4. Expect pragmatic foreign policy. During Gayoom’s rule, foreign policy was largely put to the service of keeping him in power. In 1988, when faced with a coup d’etat, Gayoom invited the Indian military in to help him. India obligingly sent in paratroopers and put down the rebellion within a matter of hours, further strengthening the Gayoom regime’s ties with India. Of course, that didn’t stop him from also courting Pakistan — where thousands of Maldivians students have studied in madrassas. Since the new government came to office, those two relationships are still by far the most important. India is the acknowledged regional superpower, although its economic support is now much more important than its military support.
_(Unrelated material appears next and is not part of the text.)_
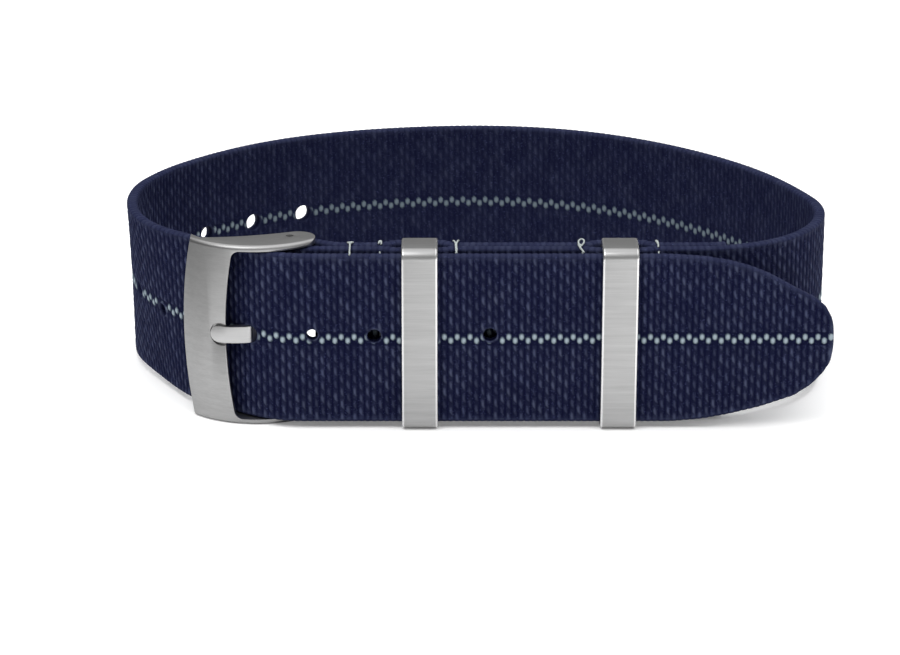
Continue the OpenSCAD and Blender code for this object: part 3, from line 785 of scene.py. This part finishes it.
def stitch_row(name, x, ends):
    """Lock stitches down both faces, a strand round the lower edge and the thread's ends at the upper one."""
    y0, y1 = PLY_Y - HALF - STAND, LINING_Y + HALF + STAND
    lo, hi = RIM + 0.1, RIM + WIDTH - 0.1
    lines = []
    step = (hi - lo) / STITCHES
    for k in range(STITCHES):
        a, b = lo + k * step + NEEDLE_GAP, lo + (k + 1) * step - NEEDLE_GAP
        for y, out in ((y0, -1), (y1, 1)):
            # out of the webbing, over its face in a low bow, and in again
            lines.append([(x, y - out * 0.5, a), (x, y + out * 0.02, a + 0.25),
                          (x, y + out * 0.06, (a + b) / 2),
                          (x, y + out * 0.02, b - 0.25), (x, y - out * 0.5, b)])
    z = RIM - 0.02
    lines.append([(x, y0 + 0.1, z + 0.9), (x, y0 - 0.02, z + 0.2), (x, y0 + 0.5, z - 0.08),
                  (x, (y0 + y1) / 2, z - 0.1), (x, y1 - 0.5, z - 0.08), (x, y1 + 0.02, z + 0.2),
                  (x, y1 - 0.1, z + 0.9)])
    lines += [[(x + dx, y, RIM + WIDTH + dz) for dx, y, dz in end] for end in ends]
    verts, faces = [], []
    for line in lines:
        v, f = tube(line, THREAD_R)
        faces += [tuple(i + len(verts) for i in face) for face in f]
        verts += [row(*p) for p in v]
    return add_mesh(name, verts, faces, THREAD)


# place of each row, and the strands that show at the upper edge: aside of the row, depth, above the edge
ROWS = {
    "Stitches_At_Fold": (FOLD_ROW, [
        [(-0.30, 4.5, 0.05), (-0.22, 4.2, 0.16), (0.0, 3.7, 0.2), (0.0, 2.8, 0.12), (0.01, 1.2, 0.1),
         (0.03, 0.25, 0.06)],
        [(0.32, 4.6, 0.05), (0.22, 4.3, 0.16), (0.02, 3.8, 0.2)],
        [(-0.25, 4.2, 0.18), (0.24, 4.3, 0.18)]]),
    "Stitches_Before_Near_Keeper": (KEEPER_X[0] - ROW_FROM_KEEPER, [
        [(-0.16, 4.1, 0.06), (-0.12, 4.5, 0.24), (0.08, 4.6, 0.26), (0.14, 4.3, 0.2), (0.12, 3.9, 0.06)],
        [(-0.1, 4.3, 0.2), (0.12, 4.35, 0.2)]]),
    "Stitches_After_Near_Keeper": (KEEPER_X[0] + ROW_FROM_KEEPER, [
        [(-0.3, 5.2, 0.05), (-0.26, 4.8, 0.2), (-0.05, 4.1, 0.18), (-0.03, 2.2, 0.14), (0.06, 0.9, 0.06)],
        [(0.3, 5.3, 0.05), (0.24, 4.9, 0.2), (0.05, 4.0, 0.2), (0.03, 3.0, 0.18), (0.1, 1.6, 0.12)]]),
    "Stitches_Before_Far_Keeper": (KEEPER_X[1] - ROW_FROM_KEEPER, [
        [(-0.1, 3.2, 0.14), (-0.42, 3.8, 0.2), (-0.38, 4.5, 0.32), (-0.05, 4.9, 0.38), (0.24, 4.5, 0.36),
         (0.2, 3.8, 0.28), (-0.06, 3.2, 0.2), (-0.3, 2.7, 0.16), (-0.16, 1.9, 0.16), (0.1, 1.1, 0.06)],
        [(-0.42, 3.6, 0.14), (-0.3, 2.4, 0.16), (-0.06, 1.6, 0.14)]]),
    "Stitches_After_Far_Keeper": (KEEPER_X[1] + ROW_FROM_KEEPER, [
        [(-0.2, 5.2, 0.05), (-0.16, 4.9, 0.18), (-0.02, 4.6, 0.2), (0.0, 3.8, 0.16), (-0.04, 3.0, 0.05)],
        [(-0.2, 4.9, 0.12), (-0.1, 4.4, 0.16), (-0.04, 3.8, 0.14)]]),
}
rows = [stitch_row(name, x, ends) for name, (x, ends) in ROWS.items()]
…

And until the Maldives expands and improves its schools, devout Maldivian families will continue to send their children to Pakistani madrassas in the absence of any better option.
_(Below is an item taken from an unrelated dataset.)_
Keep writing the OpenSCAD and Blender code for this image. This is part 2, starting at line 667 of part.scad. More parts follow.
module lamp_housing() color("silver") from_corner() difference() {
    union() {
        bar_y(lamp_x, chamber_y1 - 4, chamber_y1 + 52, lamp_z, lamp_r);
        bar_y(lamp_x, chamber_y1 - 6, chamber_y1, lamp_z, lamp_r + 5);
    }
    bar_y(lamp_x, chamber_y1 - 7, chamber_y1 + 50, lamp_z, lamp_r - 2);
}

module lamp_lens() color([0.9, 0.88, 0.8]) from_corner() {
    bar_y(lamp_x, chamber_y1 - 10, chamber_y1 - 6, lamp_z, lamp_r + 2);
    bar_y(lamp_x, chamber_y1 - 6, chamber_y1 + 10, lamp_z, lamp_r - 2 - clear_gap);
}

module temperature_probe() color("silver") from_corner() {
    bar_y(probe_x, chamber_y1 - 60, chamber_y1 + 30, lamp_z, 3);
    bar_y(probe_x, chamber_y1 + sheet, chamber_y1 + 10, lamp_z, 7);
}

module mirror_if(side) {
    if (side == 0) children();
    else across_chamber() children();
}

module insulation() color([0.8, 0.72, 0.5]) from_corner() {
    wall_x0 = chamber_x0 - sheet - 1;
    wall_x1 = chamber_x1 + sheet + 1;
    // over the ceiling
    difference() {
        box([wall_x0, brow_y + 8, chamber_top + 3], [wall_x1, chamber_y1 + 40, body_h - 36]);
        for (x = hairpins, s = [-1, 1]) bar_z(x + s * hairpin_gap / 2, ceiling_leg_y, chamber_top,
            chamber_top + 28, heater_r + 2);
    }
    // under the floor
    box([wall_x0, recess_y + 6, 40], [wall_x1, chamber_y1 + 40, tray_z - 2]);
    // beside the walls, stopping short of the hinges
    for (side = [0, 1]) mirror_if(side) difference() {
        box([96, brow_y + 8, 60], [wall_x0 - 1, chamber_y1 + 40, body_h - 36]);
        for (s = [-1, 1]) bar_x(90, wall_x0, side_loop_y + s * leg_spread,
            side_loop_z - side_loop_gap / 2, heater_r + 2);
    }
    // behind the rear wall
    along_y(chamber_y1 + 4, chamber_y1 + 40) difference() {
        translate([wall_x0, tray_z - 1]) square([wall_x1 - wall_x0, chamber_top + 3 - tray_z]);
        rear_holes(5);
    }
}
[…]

5. Create strong institutions, not just governments. Perhaps the most important lesson — one that I heard over and over in my conversations with Maldivians — is that after dramatic political change, a country has to turn its attention to civil society. The nature of any authoritarian regime is that it extends itself into every institution — from schools to the media to the police and judiciary. The hard work of the post-revolution revolutionaries is taking those institutions back and making them truly independent. One of the most inspiring people I met was Aminath Arif, founder of the Salaam School and a longtime campaigner for education and women’s rights. She was full of creative ideas to improve the skills and employability of young people in the Maldives so the all-important tourism industry wouldn’t need to bring in so many guest workers. She even supported the radical idea of relocating most of the country’s populations to the two largest islands, to make it more feasible for the government to build bigger, better primary schools. Sadly, she died in July after suffering burns in an accident. Her work, and that of the Maldives’ new democracy, continues.